Set problem:
Your task is to quote exactly the run of lines that starts at the line containing "Write part 3 of" and ends at the line containing "along the landing's lower edge.", including both.
[Start Data for this exercise]
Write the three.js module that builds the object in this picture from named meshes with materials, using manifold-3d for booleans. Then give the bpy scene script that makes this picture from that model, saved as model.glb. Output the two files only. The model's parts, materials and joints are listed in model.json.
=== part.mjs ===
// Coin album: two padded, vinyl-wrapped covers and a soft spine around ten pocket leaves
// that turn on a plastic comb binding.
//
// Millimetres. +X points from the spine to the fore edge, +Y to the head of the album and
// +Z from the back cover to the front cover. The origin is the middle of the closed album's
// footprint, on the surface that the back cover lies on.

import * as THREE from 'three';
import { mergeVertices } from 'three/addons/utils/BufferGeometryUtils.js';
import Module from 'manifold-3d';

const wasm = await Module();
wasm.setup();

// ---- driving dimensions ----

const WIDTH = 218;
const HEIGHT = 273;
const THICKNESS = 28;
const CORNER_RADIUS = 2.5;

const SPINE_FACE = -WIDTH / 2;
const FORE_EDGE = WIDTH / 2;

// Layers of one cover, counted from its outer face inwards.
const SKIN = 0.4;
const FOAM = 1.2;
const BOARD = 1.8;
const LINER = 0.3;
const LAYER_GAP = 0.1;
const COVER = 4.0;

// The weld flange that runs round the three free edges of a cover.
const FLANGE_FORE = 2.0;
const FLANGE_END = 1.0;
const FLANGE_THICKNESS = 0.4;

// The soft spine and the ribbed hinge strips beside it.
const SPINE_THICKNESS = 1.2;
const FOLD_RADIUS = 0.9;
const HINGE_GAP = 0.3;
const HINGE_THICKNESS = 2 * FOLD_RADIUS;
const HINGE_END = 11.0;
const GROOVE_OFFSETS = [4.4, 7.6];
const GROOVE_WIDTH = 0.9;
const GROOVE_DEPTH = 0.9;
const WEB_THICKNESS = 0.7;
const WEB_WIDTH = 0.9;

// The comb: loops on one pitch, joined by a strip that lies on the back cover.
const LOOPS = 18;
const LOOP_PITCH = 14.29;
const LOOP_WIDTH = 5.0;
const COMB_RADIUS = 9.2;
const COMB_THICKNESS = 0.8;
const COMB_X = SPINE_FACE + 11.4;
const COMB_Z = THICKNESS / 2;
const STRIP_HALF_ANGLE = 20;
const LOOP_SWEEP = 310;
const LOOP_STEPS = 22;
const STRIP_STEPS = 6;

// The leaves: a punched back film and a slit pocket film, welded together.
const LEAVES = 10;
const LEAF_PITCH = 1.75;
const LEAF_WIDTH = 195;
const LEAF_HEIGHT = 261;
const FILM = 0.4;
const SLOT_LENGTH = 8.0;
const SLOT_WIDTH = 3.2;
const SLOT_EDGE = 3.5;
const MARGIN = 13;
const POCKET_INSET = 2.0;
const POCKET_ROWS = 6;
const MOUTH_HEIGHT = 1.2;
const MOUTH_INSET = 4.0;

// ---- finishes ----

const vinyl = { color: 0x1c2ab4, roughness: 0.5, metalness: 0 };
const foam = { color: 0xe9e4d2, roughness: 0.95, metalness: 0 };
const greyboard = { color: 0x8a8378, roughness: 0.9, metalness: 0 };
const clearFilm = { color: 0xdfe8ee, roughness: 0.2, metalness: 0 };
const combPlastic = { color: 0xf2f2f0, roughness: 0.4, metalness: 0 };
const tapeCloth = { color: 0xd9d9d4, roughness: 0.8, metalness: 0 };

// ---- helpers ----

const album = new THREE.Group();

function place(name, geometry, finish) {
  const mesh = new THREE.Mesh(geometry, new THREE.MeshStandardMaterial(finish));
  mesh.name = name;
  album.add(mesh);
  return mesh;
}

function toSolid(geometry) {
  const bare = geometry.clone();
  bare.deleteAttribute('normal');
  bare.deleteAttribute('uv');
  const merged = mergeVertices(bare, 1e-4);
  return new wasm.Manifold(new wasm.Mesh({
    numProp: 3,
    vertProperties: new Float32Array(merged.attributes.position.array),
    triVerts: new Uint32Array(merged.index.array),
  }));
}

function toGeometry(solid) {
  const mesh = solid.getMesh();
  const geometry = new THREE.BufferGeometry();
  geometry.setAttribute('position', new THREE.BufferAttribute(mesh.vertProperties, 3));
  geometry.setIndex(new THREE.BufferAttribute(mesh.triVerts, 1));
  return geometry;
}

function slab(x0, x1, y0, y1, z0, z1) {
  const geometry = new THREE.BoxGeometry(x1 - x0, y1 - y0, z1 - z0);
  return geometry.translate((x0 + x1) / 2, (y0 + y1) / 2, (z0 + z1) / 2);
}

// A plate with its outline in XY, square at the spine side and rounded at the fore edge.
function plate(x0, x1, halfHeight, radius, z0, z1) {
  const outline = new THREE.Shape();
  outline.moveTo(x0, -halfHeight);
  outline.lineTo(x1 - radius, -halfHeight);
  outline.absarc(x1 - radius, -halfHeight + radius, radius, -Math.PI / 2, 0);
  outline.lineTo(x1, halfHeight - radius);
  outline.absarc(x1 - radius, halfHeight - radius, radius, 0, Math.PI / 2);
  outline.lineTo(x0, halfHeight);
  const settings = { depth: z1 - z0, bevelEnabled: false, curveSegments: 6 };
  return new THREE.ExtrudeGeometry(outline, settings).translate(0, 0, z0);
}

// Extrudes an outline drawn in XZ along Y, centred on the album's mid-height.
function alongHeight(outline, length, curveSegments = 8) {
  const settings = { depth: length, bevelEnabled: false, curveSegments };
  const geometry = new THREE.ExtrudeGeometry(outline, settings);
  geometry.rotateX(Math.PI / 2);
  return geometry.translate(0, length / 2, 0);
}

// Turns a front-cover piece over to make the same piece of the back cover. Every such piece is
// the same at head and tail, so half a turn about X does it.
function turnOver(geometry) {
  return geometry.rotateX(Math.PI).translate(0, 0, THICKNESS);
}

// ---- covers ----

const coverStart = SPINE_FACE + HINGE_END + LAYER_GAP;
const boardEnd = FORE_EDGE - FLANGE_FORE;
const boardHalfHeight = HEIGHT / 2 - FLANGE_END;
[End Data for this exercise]
[Start Data for this exercise]
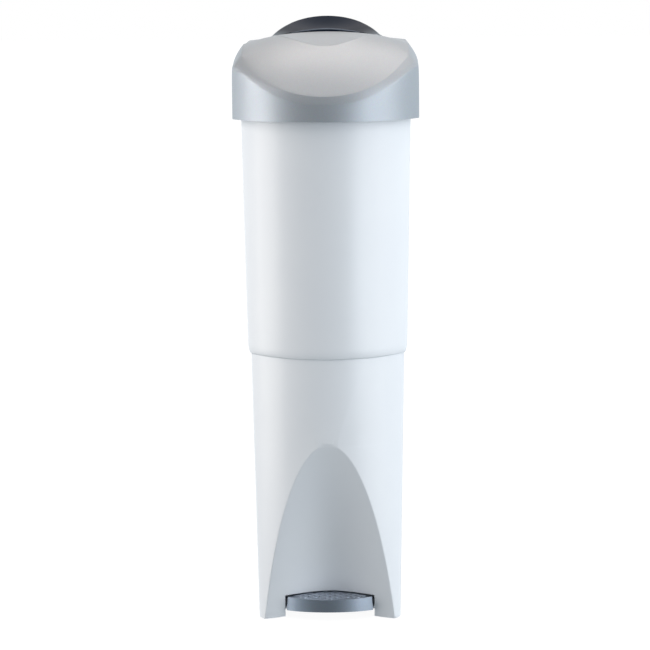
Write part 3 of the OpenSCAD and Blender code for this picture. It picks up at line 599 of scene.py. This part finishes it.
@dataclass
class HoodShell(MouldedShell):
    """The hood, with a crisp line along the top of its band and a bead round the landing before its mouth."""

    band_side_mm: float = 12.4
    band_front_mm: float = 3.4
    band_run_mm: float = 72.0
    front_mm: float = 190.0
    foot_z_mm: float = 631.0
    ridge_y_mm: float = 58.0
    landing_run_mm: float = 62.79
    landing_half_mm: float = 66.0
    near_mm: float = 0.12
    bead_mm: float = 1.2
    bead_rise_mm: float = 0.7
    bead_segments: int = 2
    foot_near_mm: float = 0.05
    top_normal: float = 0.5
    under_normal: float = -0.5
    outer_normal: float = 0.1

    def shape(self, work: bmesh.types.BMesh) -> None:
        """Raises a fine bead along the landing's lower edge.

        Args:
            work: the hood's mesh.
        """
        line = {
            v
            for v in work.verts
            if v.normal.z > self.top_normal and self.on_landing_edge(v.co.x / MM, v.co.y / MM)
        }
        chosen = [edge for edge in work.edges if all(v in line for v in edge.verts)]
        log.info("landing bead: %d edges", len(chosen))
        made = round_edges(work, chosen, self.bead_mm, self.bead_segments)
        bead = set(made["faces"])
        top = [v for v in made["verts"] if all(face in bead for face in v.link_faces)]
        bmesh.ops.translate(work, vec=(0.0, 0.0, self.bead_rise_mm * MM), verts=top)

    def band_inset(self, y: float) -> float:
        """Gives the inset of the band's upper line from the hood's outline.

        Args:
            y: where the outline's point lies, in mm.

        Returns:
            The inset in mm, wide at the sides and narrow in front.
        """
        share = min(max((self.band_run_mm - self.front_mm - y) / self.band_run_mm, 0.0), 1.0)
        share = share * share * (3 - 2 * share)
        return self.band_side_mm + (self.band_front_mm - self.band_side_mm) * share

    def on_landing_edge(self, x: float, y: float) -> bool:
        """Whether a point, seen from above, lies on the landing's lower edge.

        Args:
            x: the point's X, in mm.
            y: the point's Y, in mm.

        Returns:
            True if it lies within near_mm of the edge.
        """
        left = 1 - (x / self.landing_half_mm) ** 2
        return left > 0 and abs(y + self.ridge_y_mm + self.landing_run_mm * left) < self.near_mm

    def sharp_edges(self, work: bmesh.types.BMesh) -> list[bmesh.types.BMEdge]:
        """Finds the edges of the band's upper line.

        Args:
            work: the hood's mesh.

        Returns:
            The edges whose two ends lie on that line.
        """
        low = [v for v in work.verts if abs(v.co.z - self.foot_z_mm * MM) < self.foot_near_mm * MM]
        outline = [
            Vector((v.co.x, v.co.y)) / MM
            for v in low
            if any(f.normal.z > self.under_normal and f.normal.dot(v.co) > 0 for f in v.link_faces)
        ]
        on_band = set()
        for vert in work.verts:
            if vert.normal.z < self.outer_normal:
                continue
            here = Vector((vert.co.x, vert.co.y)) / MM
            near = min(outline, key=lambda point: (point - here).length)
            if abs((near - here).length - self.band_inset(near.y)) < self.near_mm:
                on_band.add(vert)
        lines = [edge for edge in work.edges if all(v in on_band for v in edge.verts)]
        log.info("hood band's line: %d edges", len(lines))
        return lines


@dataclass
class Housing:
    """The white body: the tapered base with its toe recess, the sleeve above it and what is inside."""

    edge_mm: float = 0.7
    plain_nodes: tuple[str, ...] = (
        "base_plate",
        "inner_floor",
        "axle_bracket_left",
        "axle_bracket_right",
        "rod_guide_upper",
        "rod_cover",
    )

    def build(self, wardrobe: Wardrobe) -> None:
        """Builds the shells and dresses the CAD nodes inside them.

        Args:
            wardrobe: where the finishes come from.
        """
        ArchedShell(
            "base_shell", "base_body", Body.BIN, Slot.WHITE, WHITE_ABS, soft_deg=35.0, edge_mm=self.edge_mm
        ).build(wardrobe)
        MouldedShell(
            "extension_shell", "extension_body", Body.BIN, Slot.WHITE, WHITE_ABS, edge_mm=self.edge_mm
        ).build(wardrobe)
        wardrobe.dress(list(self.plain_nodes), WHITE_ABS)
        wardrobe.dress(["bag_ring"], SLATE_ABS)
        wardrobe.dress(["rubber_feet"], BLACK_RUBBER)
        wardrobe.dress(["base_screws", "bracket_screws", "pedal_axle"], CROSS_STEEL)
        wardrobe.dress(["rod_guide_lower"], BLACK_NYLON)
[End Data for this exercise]
[Start Data for this exercise]
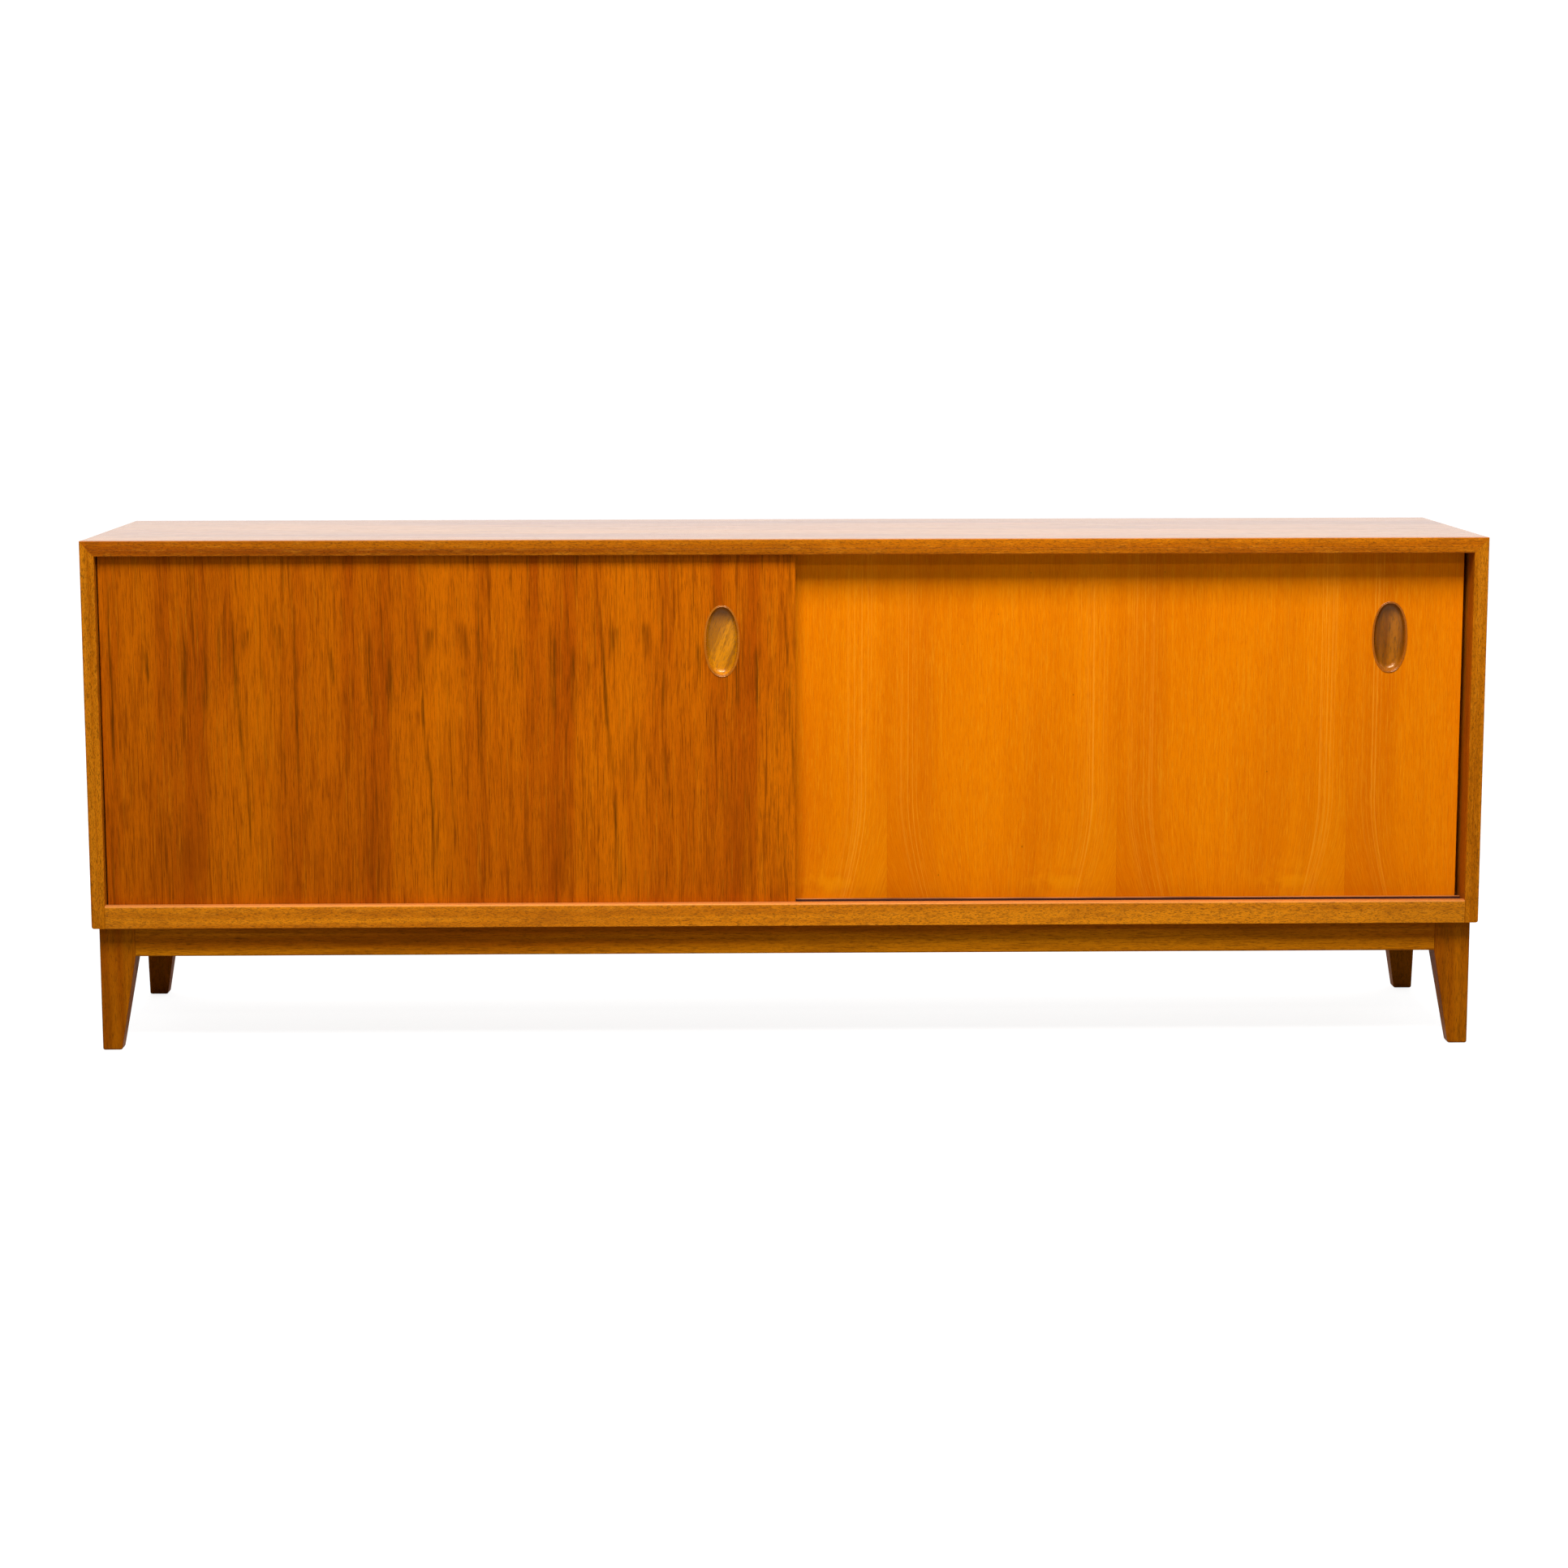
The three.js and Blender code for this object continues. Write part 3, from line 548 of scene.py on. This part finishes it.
[End Data for this exercise]
Solution for this problem:
Write part 3 of the OpenSCAD and Blender code for this picture. It picks up at line 599 of scene.py. This part finishes it.
@dataclass
class HoodShell(MouldedShell):
    """The hood, with a crisp line along the top of its band and a bead round the landing before its mouth."""

    band_side_mm: float = 12.4
    band_front_mm: float = 3.4
    band_run_mm: float = 72.0
    front_mm: float = 190.0
    foot_z_mm: float = 631.0
    ridge_y_mm: float = 58.0
    landing_run_mm: float = 62.79
    landing_half_mm: float = 66.0
    near_mm: float = 0.12
    bead_mm: float = 1.2
    bead_rise_mm: float = 0.7
    bead_segments: int = 2
    foot_near_mm: float = 0.05
    top_normal: float = 0.5
    under_normal: float = -0.5
    outer_normal: float = 0.1

    def shape(self, work: bmesh.types.BMesh) -> None:
        """Raises a fine bead along the landing's lower edge.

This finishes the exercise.